En tout cas, la politique budgétaire française semble arriver à un tournant de son histoire. Longtemps, Jacques Chirac a pu populariser la fameuse équation de l'économiste américain Arthur Laffer, en usant du slogan : "Trop d'impôt tue l'impôt." Mais aujourd'hui, l'équation est en train de s'inverser ; et c'est un nouveau slogan qu'il faudrait inventer : "Trop de baisse d'impôt tue l'impôt" ….. et creuse le déficit.
Mais comme cette évidence n'est pas bonne à dire, le ministère des finances use de stratagèmes dont il a le secret, en affichant un budget pour 2006 dont la sincérité est douteuse, adossé à des prévisions de déficits publics très nettement enjolivées…
La Cour des comptes : un conseil subtil
La Cour des comptes s'alarme de la situation financière française, et surtout elle glisse cette remarque importante qui est le point d'articulation de son rapport et son analyse clef :
"Il est nécessaire d’atteindre ce résultat par les mesures de hausse des prélèvements et de baisse des dépenses qui correspondent à un véritable effort structurel”, avance-t-elle. Elle souligne toutefois que, “compte tenu de l’urgence, c’est sur les recettes qu’il ne faut pas hésiter à jouer dès à présent”, car “il est plus difficile d’infléchir rapidement la courbe des dépenses”.

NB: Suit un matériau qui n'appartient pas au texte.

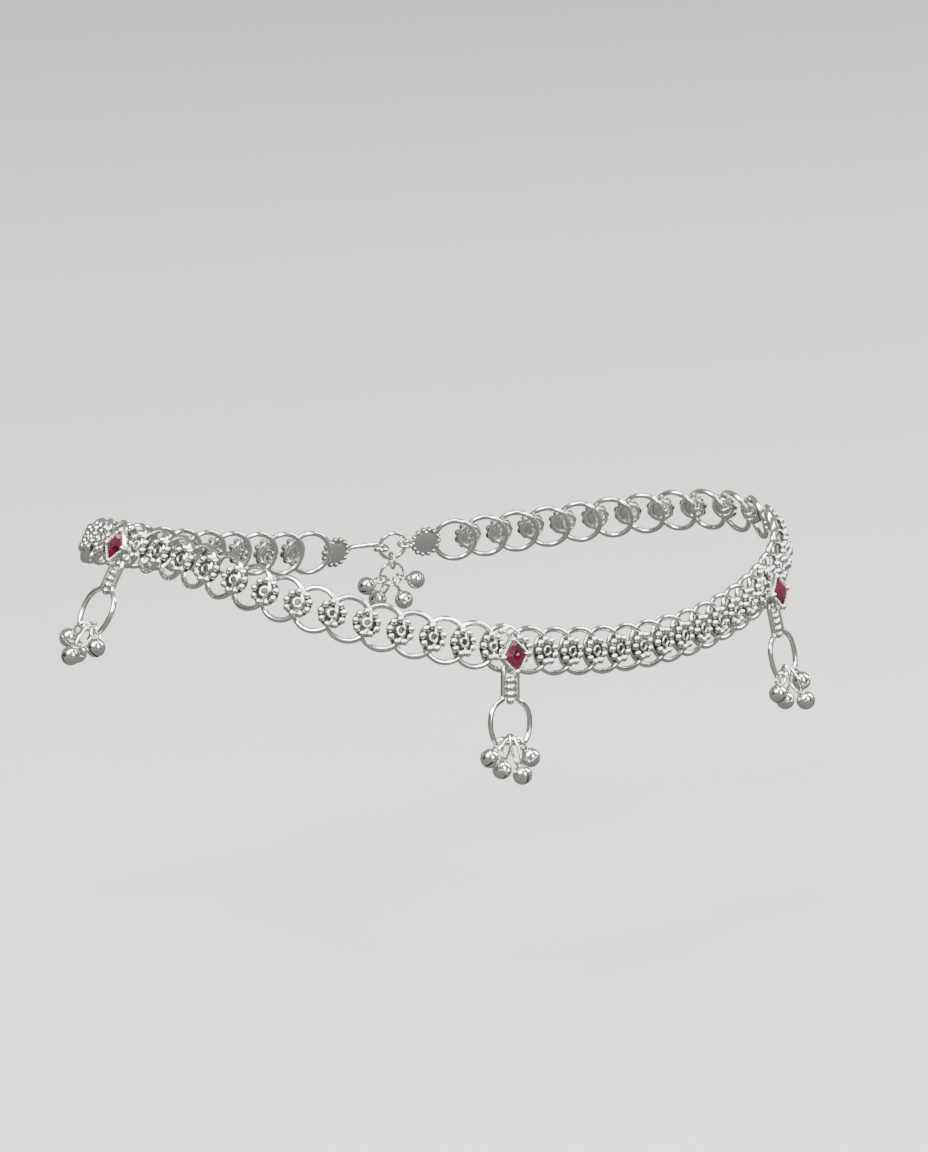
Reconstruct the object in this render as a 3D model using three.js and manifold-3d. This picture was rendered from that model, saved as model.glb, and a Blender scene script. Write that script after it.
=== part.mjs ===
// Payal anklet: a band of overlapping wire hoops pinned under granulated rosettes, three raised
// stone settings with keyhole drops and ball bells, and a hook closure behind the ankle.
// Frame: origin in the middle of the ankle opening, +X to the heel, -X to the toes,
// -Y to the inner side of the ankle, +Z up. Millimetres.

import * as THREE from 'three';
import { mergeVertices } from 'three/addons/utils/BufferGeometryUtils.js';
import Module from 'manifold-3d';

const wasm = await Module();
wasm.setup();

// The worn loop: an oval, wider at the toes, that dips at both sides of the ankle.
const loopHalfLength = 52.6;
const loopHalfWidth = 32.8;
const heelTaper = 0.15;
const toeSquareness = 0.08;
const sideDip = 9.2;
const heelDrop = THREE.MathUtils.degToRad(6.6);
const sideFlare = THREE.MathUtils.degToRad(9);
const toeFlare = THREE.MathUtils.degToRad(30);
const heelFlare = THREE.MathUtils.degToRad(17);

// The band
const linkCount = 62;
const firstStation = 0.477;
const stationLinks = [0, 13, 26];
const hoopRadius = 2.9;
const hoopWire = 0.38;
const hoopTilt = THREE.MathUtils.degToRad(13.5);
const rosetteRadius = 2.05;
const rosetteFloor = 0.2;
const rosetteCrown = 1.55;
const rosetteTop = 1.45;
const rosetteDimple = 0.4;
const pinRadius = 1.1;
const pinReach = 0.9;

// Runs of hoops joined in one solid, as [first hoop, last hoop]
const strandRuns = [
  [1, 4], [5, 8], [9, 12],
  [14, 17], [18, 21], [22, 25],
  [27, 30], [31, 34], [35, 38], [39, 41],
  [48, 50], [51, 53], [54, 57], [58, 61],
];
const eyeEndLink = 42;
const hookEndLink = 47;

// Setting and stone
const settingHalfWidth = 2.3;
const settingHalfHeight = 2.6;
const settingDrop = 1;
const settingBase = 1.9;
const settingTop = 2.85;
const settingRim = 0.3;
const settingFloor = settingBase + 0.35;
const stoneGap = 0.3;
const stoneGirdle = [2.8, 2.95];
const stoneTable = 0.55;
const stoneTop = 3.3;
const legWire = 0.2;
const legInset = 0.25;
const legBite = 0.15;

// Drop frame, measured from the middle of the band
const frameWire = 0.7;
const frameDepth = 1.15;
const neckRadius = 1.15;
const neckHalfWidth = 1.15;
const pegHeight = -3.25;
const neckFoot = -6.7;
const archTop = -7.2;
const ovalMiddle = -9.7;
const ovalHalfWidth = 3.15;
const ovalFoot = -11.5;
const barHeight = -12.4;
const barHalfWidth = 2.3;
const barBow = 0.1;
const neckBead = 0.95;
const neckBeadHeights = [-4.8, -5.9];

// Ball bells on their wire loops
const bellRadius = 1.3;
const loopWire = 0.19;
const loopClearance = 0.97;

// Closure
const plateRadius = 2.3;
const plateOffset = 4.15;
const plateProfile = [[0, 0.1], [2.1, 0.1], [plateRadius, 0.5], [1.6, 1.3], [0, 1.6]];
const hookPlateHeight = -0.7;
const eyeRadius = 0.95;
const eyeWire = 0.25;
const eyeReach = 0.7;
const closingRingRadius = 1.9;
const closingRingWire = 0.3;
const closureHeight = 0.6;
const hookRadius = 1.05;
const hookWire = 0.35;
const hookBite = 0.8;
const hookTurns = [80, 130, 180, 230, 280, 330];
const chainRingRadius = 1.1;
const bellRingRadius = 1.7;
const chainRingWire = 0.2;
const chainSlack = 0.2;
const bellRingSlack = 0.3;

const silver = new THREE.MeshStandardMaterial({ color: 0xd9d6cf, roughness: 0.28, metalness: 1 });
const ruby = new THREE.MeshStandardMaterial({ color: 0x5a1226, roughness: 0.12, metalness: 0 });

const xAxis = new THREE.Vector3(1, 0, 0);
const yAxis = new THREE.Vector3(0, 1, 0);
const zAxis = new THREE.Vector3(0, 0, 1);

class WornLoop extends THREE.Curve {
  getPoint(t, target = new THREE.Vector3()) {
    const c = Math.cos(2 * Math.PI * t);
    const s = Math.sin(2 * Math.PI * t);
    const square = c < 0 ? 1 + toeSquareness * (2 * s * c) ** 2 : 1;
    const x = loopHalfLength * c * square;
    const y = loopHalfWidth * s * (1 - heelTaper * c) * square;
    return target.set(x, y, -sideDip * s * s).applyAxisAngle(yAxis, heelDrop);
  }
}

const loop = new WornLoop();
loop.arcLengthDivisions = 2000;
const pitch = loop.getLength() / linkCount;

// Where a link sits: x along the band, y up across it, z out of its face.
function linkAxes(link) {
  const fraction = (firstStation + link / linkCount) % 1;
  const c = Math.cos(2 * Math.PI * loop.getUtoTmapping(fraction));
  const along = loop.getTangentAt(fraction);
  const outward = along.clone().cross(zAxis).normalize();
  const flare = sideFlare + ((c < 0 ? toeFlare : heelFlare) - sideFlare) * c * c;
  const rise = zAxis.clone().multiplyScalar(Math.cos(flare)).addScaledVector(outward, -Math.sin(flare));
  return { centre: loop.getPointAt(fraction), along, outward, rise };
}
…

Comme avec Reagan, les problèmes viennent de l'insuffisance de recettes, pour utiliser un doux euphémisme. On a développé l'embusquement fiscal dans un pays en difficulté. Sarko paie son bouclier fiscal qui devient sans jeu de mots l'obstacle à toute résolution des difficultés françaises. Il est impossible de faire peser sur les français un effort mal partagé, dans un contexte bling bling d'augmentation des inégalités.
Curieusement, le Figaro n'a pas noté ce point fondamental du rapport, peut-être aurait-il besoin d'un bon connaisseur du style de la Cour des comptes ?
Il faut noter que Lambert, l'autre comparse de Migaud qui dirige la Cour des comptes, mais à l'UMP, est furieux contre Sarkozy.